● **Exercise inputs**:
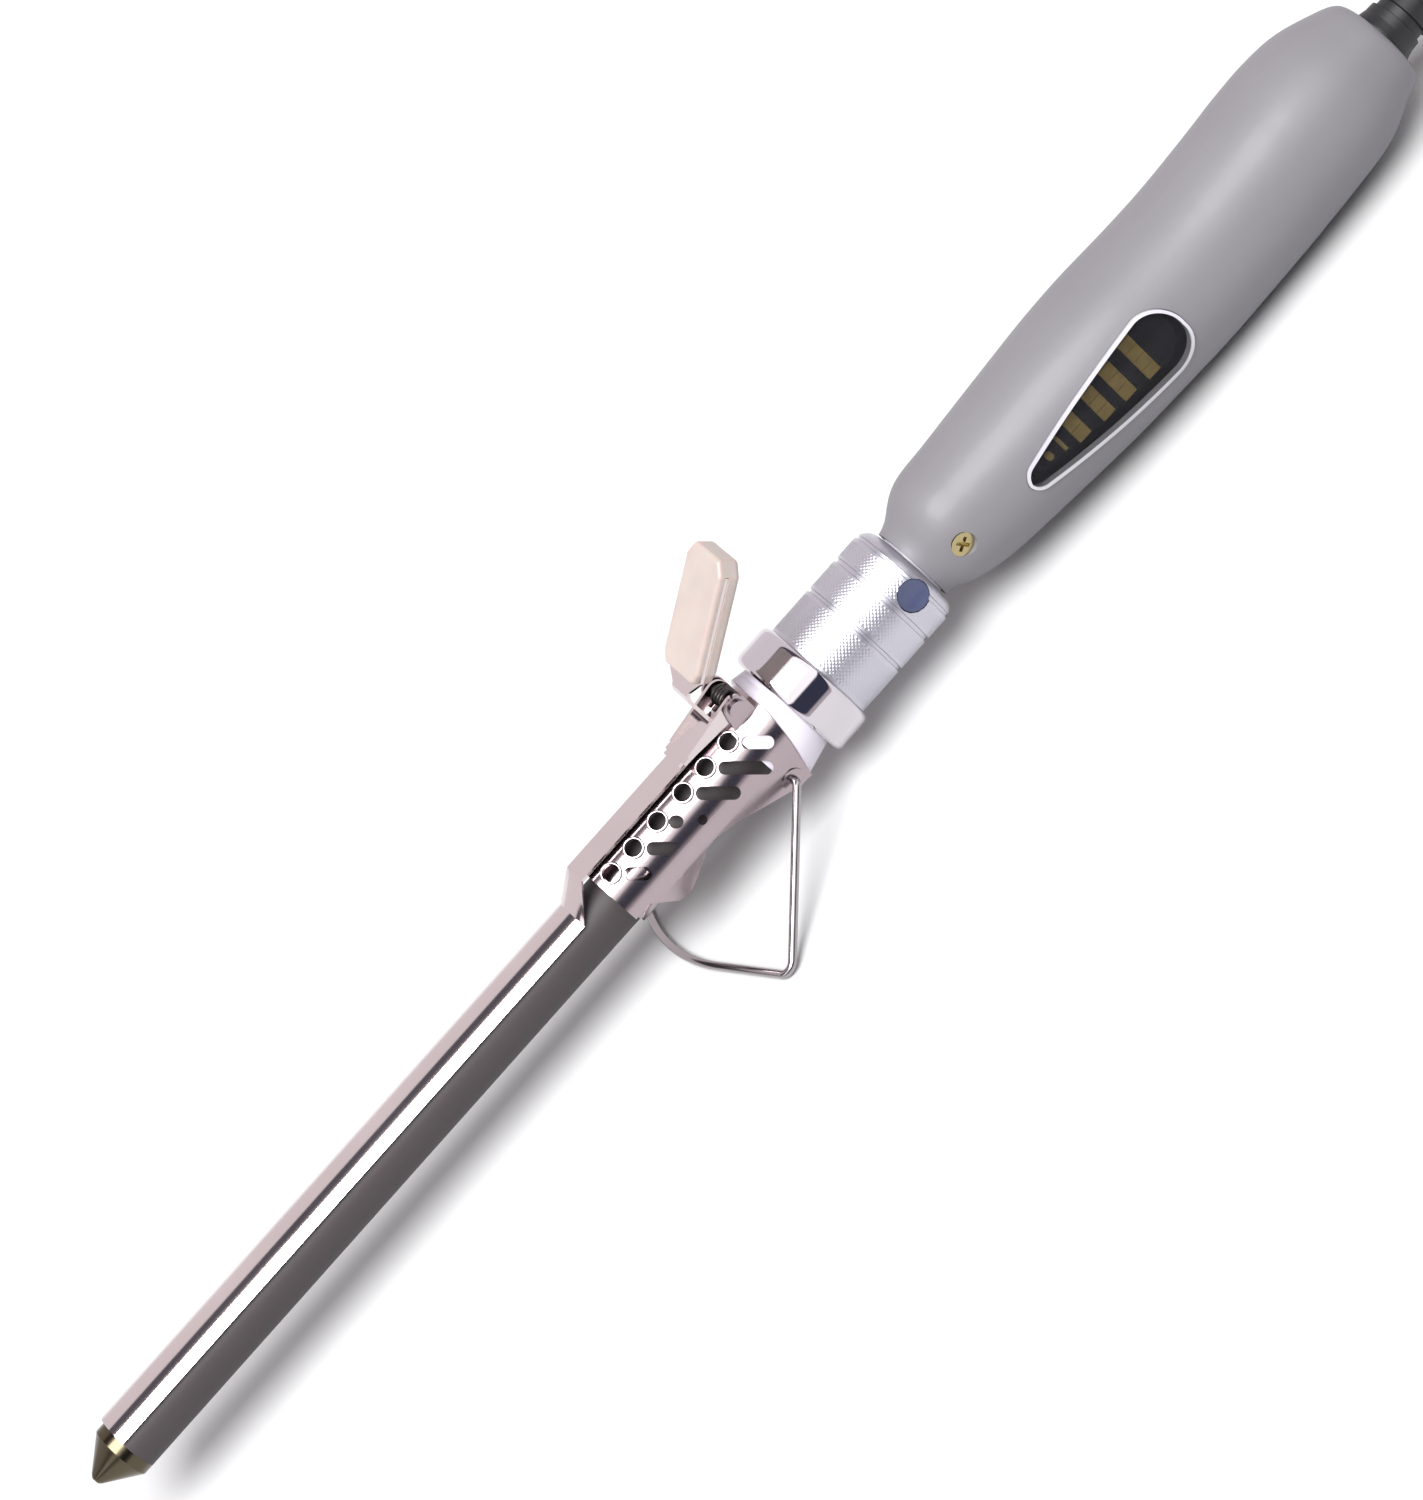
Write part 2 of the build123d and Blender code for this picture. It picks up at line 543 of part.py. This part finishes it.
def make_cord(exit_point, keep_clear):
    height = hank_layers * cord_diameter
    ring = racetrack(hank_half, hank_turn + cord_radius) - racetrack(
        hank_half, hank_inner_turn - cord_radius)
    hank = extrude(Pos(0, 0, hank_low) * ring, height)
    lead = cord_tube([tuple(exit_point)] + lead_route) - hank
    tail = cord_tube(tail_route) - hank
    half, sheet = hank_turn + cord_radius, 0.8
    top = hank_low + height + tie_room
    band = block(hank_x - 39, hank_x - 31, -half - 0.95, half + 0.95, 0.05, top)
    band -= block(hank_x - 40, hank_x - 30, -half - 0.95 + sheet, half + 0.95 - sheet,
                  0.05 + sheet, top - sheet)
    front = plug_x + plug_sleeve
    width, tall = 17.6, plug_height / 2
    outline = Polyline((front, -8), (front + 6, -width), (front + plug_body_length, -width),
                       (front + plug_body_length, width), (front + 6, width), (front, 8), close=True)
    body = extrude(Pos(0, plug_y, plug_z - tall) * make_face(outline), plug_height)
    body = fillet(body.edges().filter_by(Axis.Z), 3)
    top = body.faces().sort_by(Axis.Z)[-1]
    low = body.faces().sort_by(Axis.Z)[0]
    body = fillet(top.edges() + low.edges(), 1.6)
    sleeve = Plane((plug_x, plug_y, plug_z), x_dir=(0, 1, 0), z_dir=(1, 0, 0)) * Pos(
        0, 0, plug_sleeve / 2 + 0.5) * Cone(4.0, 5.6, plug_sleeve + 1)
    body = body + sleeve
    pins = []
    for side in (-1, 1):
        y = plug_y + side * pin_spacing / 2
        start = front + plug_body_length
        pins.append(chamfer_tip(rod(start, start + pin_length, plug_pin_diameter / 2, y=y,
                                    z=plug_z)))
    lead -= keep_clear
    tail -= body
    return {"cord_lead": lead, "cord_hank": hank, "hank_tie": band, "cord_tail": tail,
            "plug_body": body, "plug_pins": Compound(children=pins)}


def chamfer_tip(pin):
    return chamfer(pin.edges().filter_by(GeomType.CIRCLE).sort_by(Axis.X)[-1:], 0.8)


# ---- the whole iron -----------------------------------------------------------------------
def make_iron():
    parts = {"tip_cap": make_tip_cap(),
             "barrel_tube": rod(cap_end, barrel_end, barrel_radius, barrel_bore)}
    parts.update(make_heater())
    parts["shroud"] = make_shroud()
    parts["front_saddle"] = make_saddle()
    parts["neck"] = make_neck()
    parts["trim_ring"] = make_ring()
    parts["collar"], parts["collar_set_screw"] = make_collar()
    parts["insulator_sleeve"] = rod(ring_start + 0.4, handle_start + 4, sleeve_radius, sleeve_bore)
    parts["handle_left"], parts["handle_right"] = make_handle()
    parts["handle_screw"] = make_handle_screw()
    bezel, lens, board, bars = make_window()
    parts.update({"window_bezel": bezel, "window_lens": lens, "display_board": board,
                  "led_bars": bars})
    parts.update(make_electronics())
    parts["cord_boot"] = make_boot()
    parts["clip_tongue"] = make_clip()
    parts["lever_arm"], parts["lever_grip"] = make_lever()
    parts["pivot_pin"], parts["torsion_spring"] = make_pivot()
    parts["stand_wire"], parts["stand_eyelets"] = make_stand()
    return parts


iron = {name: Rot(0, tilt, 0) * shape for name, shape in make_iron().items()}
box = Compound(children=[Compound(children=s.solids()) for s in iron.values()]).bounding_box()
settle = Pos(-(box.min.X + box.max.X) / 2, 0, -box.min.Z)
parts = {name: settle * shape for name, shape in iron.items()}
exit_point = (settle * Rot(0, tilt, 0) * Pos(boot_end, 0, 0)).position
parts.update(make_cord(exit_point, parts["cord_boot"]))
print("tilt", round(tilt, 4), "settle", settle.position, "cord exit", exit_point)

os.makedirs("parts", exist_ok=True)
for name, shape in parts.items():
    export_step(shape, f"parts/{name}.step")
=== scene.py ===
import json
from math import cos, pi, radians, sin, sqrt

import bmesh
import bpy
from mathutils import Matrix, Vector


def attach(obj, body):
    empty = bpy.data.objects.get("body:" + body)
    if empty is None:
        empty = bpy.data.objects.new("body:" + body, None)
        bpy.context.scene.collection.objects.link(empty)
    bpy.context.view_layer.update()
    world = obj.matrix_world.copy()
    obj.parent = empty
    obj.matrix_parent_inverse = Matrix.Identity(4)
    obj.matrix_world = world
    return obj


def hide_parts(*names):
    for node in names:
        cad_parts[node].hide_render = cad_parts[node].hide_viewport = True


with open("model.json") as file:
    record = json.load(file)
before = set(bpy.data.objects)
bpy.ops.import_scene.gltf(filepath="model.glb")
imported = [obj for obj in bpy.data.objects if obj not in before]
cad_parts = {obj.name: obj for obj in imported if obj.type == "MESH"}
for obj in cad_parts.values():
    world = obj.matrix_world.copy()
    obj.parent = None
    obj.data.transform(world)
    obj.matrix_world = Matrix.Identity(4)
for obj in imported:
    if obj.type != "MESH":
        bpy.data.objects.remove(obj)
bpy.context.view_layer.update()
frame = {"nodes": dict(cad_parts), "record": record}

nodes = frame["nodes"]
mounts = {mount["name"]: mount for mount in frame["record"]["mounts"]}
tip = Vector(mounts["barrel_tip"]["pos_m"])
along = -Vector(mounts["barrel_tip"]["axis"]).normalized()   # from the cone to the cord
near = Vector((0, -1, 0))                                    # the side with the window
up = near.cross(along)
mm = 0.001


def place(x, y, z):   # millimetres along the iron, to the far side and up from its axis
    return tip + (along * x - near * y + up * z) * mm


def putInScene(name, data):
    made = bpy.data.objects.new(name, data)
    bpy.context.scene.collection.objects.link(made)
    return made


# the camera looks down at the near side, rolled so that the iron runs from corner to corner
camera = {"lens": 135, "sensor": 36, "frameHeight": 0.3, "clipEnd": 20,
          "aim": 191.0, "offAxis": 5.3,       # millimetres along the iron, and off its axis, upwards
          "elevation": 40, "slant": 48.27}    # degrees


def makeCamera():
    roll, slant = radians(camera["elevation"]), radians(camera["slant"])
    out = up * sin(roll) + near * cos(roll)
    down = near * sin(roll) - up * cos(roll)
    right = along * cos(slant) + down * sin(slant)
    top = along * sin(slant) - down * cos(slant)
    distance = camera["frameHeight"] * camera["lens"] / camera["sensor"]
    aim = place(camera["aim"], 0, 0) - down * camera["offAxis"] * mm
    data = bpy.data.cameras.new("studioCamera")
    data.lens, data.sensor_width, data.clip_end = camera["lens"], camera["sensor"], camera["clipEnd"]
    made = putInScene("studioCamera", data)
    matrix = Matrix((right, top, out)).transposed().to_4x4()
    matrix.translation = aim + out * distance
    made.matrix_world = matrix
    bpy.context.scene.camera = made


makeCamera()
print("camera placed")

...

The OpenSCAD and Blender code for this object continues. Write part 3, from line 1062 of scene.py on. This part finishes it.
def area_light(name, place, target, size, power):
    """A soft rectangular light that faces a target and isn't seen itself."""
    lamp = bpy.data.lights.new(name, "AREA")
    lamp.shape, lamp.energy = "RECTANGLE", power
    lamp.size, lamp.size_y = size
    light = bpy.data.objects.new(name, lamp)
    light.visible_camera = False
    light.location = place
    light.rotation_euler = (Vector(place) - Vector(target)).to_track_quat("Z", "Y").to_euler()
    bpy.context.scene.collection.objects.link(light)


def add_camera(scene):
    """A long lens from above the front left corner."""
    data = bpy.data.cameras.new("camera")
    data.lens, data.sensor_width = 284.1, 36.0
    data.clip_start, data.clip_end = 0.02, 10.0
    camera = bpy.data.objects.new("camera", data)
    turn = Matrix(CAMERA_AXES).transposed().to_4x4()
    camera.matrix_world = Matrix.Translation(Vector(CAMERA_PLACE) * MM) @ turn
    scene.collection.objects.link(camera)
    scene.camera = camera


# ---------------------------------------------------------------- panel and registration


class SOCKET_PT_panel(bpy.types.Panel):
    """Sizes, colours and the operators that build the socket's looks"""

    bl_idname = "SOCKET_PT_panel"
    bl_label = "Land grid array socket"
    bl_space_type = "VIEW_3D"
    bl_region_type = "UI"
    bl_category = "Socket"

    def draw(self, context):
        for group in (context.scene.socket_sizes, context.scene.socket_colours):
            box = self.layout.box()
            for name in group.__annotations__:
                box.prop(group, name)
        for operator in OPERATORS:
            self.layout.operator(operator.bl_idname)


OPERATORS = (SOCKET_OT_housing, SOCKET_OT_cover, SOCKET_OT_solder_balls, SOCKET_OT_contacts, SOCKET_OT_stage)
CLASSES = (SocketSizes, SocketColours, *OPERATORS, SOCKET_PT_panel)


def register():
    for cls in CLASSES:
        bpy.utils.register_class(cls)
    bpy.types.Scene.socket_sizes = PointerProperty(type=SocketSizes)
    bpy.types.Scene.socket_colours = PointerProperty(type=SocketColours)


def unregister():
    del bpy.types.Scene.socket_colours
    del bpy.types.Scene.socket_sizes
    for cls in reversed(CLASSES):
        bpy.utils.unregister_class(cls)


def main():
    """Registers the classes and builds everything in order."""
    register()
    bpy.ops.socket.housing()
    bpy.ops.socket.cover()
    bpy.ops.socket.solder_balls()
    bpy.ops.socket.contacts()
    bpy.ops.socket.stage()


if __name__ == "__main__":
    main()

● **Your goal**:
Look through the entries above and count each line holding "model"; report the count alone.

● **Solution to this task**:
2